Homographs is a visual dictionary for learning English through images rather than words. Built from 200 diptychs, each centred on a single English word with at least two meanings—cell as the smallest unit of the body and confinement, bark as sound and surface, wave as greeting and rising sea—the book proposes photography as a means of conflict resolution in contexts where language and communication are broken or limited. The images are partly newly photographed and partly drawn from public‑domain archives: some pixelated, some pristine; some archival, some amateur. This heterogeneity mirrors the mixed registers of the vocabulary itself—technical terms (adder), everyday words (bank), slang (joint), and politically loaded words (Indian).
Formally, the book presents itself as a classic dictionary, echoing the German Langenscheidt volume the author used as a child in school. This choice recalls the borderland of South Tyrol where she was born, a region historically marked by the linguistic rift between Italian‑ and German‑speaking communities. There, language has long operated as a boundary—an instrument of institutionalised discrimination disguised as order. The book’s stern exterior contrasts with an interior rich in contradictions and semantic tensions, staging the instability of meaning and the labour of navigating life between cultures. Through this tension, Homographs positions the photobook as a tool for social prescribing and participation, using images to expand access and expression beyond linguistic borders.
Developed in London between 2013 and 2019 during workshops with migrants, Homographs treats photography as a supralinguistic tool—a shared ground for communication that shows things for what they are rather than for what they are called. The vocabulary was shaped directly by participants’ desires, fears, preoccupations, and practical needs during their first months in a new country.
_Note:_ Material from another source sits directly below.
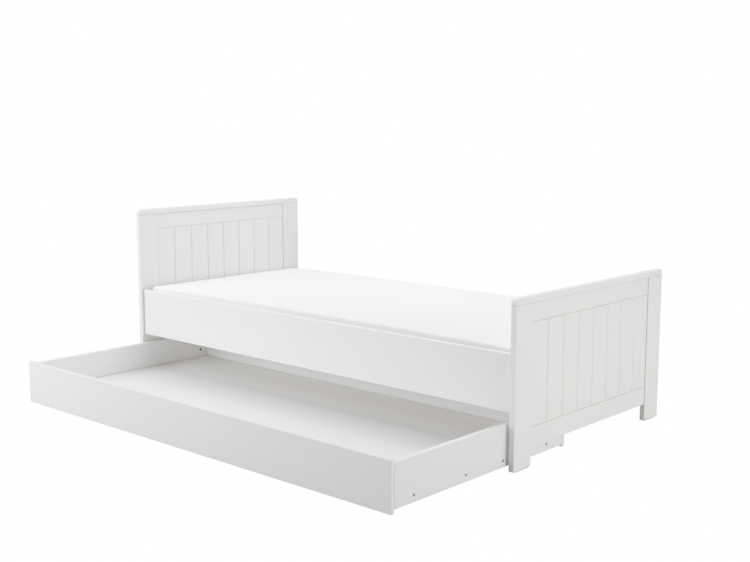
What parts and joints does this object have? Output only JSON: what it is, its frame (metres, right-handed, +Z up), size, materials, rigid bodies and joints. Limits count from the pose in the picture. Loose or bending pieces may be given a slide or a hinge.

The book invites readers to experience a similar disorientation: the diptychs reproduce the sense of loss felt by those trying to orient themselves in a place where they do not yet speak the language or understand the cultural codes required to access meaning—and, with it, one’s civic role as a citizen and individual. Reading becomes a memory game that refuses the match: nothing aligns neatly, and understanding emerges from difference rather than sameness.
The book shows the potential for photography to act as a means of conflict resolution.